##### Input records #####
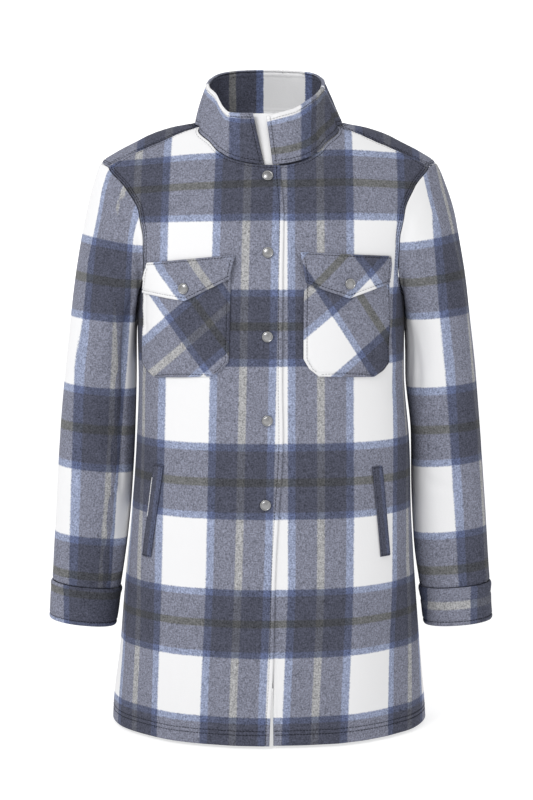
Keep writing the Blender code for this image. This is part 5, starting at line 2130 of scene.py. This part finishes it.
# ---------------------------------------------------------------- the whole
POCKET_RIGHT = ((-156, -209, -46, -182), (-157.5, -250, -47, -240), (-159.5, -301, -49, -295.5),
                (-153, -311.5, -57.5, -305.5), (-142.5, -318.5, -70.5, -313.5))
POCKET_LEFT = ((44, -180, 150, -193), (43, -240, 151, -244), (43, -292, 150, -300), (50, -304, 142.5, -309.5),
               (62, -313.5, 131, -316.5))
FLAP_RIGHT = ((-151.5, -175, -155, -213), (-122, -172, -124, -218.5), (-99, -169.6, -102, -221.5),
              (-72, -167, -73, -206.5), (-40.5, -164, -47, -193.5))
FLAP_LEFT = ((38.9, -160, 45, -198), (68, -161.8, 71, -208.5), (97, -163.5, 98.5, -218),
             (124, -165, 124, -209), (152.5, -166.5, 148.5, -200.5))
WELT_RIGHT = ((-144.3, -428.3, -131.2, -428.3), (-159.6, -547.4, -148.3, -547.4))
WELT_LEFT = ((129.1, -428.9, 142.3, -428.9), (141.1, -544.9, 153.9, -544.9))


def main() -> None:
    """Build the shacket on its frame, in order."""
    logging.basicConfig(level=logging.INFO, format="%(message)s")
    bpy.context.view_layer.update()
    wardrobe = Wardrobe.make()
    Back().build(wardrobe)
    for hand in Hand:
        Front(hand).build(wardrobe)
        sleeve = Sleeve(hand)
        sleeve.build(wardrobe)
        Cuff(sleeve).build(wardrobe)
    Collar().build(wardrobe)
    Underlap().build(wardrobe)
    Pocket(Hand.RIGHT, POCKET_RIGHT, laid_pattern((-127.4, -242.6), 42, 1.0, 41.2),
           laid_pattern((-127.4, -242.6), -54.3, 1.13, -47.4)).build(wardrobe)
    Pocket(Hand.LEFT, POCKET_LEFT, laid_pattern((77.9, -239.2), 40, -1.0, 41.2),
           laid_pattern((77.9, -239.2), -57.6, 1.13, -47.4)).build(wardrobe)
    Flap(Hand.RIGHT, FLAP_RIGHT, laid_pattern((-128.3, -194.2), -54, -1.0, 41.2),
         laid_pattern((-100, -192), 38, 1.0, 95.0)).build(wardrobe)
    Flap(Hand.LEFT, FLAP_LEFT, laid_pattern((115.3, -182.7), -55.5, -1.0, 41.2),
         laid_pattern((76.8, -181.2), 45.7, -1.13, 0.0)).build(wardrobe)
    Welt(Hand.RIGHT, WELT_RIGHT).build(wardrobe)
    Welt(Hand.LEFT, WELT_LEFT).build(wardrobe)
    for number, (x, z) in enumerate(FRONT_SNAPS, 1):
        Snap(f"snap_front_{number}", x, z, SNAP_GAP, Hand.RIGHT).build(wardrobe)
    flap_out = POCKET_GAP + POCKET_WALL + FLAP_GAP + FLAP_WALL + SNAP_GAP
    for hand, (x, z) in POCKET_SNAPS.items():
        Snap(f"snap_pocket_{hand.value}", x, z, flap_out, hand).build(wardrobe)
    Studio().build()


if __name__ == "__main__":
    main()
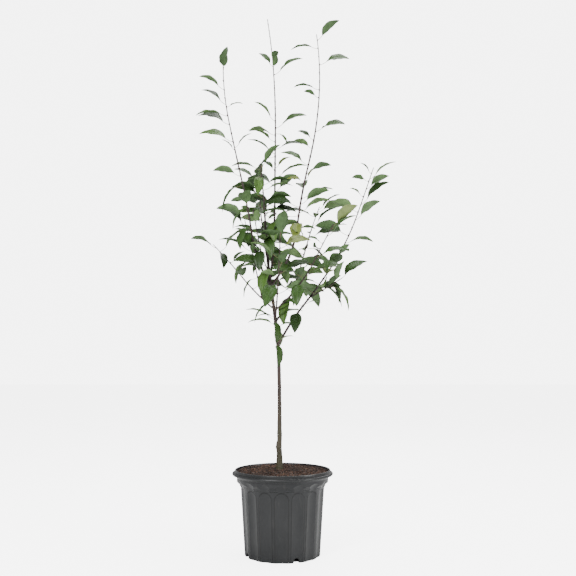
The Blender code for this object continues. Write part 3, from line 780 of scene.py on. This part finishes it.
#####
Written exercise
Write out the entries in full, exactly as given.

Correct result
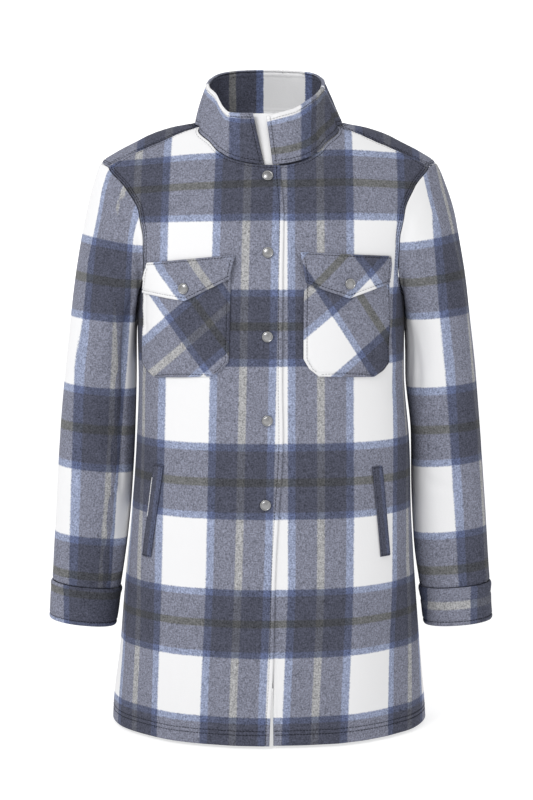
Keep writing the Blender code for this image. This is part 5, starting at line 2130 of scene.py. This part finishes it.
# ---------------------------------------------------------------- the whole
POCKET_RIGHT = ((-156, -209, -46, -182), (-157.5, -250, -47, -240), (-159.5, -301, -49, -295.5),
                (-153, -311.5, -57.5, -305.5), (-142.5, -318.5, -70.5, -313.5))
POCKET_LEFT = ((44, -180, 150, -193), (43, -240, 151, -244), (43, -292, 150, -300), (50, -304, 142.5, -309.5),
               (62, -313.5, 131, -316.5))
FLAP_RIGHT = ((-151.5, -175, -155, -213), (-122, -172, -124, -218.5), (-99, -169.6, -102, -221.5),
              (-72, -167, -73, -206.5), (-40.5, -164, -47, -193.5))
FLAP_LEFT = ((38.9, -160, 45, -198), (68, -161.8, 71, -208.5), (97, -163.5, 98.5, -218),
             (124, -165, 124, -209), (152.5, -166.5, 148.5, -200.5))
WELT_RIGHT = ((-144.3, -428.3, -131.2, -428.3), (-159.6, -547.4, -148.3, -547.4))
WELT_LEFT = ((129.1, -428.9, 142.3, -428.9), (141.1, -544.9, 153.9, -544.9))


def main() -> None:
    """Build the shacket on its frame, in order."""
    logging.basicConfig(level=logging.INFO, format="%(message)s")
    bpy.context.view_layer.update()
    wardrobe = Wardrobe.make()
    Back().build(wardrobe)
    for hand in Hand:
        Front(hand).build(wardrobe)
        sleeve = Sleeve(hand)
        sleeve.build(wardrobe)
        Cuff(sleeve).build(wardrobe)
    Collar().build(wardrobe)
    Underlap().build(wardrobe)
    Pocket(Hand.RIGHT, POCKET_RIGHT, laid_pattern((-127.4, -242.6), 42, 1.0, 41.2),
           laid_pattern((-127.4, -242.6), -54.3, 1.13, -47.4)).build(wardrobe)
    Pocket(Hand.LEFT, POCKET_LEFT, laid_pattern((77.9, -239.2), 40, -1.0, 41.2),
           laid_pattern((77.9, -239.2), -57.6, 1.13, -47.4)).build(wardrobe)
    Flap(Hand.RIGHT, FLAP_RIGHT, laid_pattern((-128.3, -194.2), -54, -1.0, 41.2),
         laid_pattern((-100, -192), 38, 1.0, 95.0)).build(wardrobe)
    Flap(Hand.LEFT, FLAP_LEFT, laid_pattern((115.3, -182.7), -55.5, -1.0, 41.2),
         laid_pattern((76.8, -181.2), 45.7, -1.13, 0.0)).build(wardrobe)
    Welt(Hand.RIGHT, WELT_RIGHT).build(wardrobe)
    Welt(Hand.LEFT, WELT_LEFT).build(wardrobe)
    for number, (x, z) in enumerate(FRONT_SNAPS, 1):
        Snap(f"snap_front_{number}", x, z, SNAP_GAP, Hand.RIGHT).build(wardrobe)
    flap_out = POCKET_GAP + POCKET_WALL + FLAP_GAP + FLAP_WALL + SNAP_GAP
    for hand, (x, z) in POCKET_SNAPS.items():
        Snap(f"snap_pocket_{hand.value}", x, z, flap_out, hand).build(wardrobe)
    Studio().build()


if __name__ == "__main__":
    main()
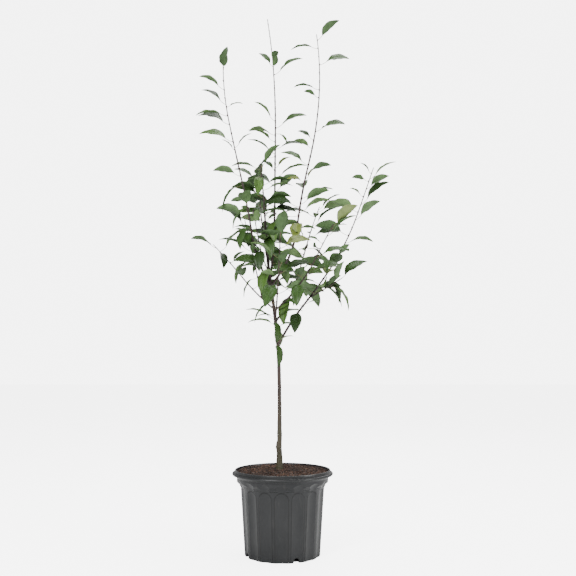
The Blender code for this object continues. Write part 3, from line 780 of scene.py on. This part finishes it.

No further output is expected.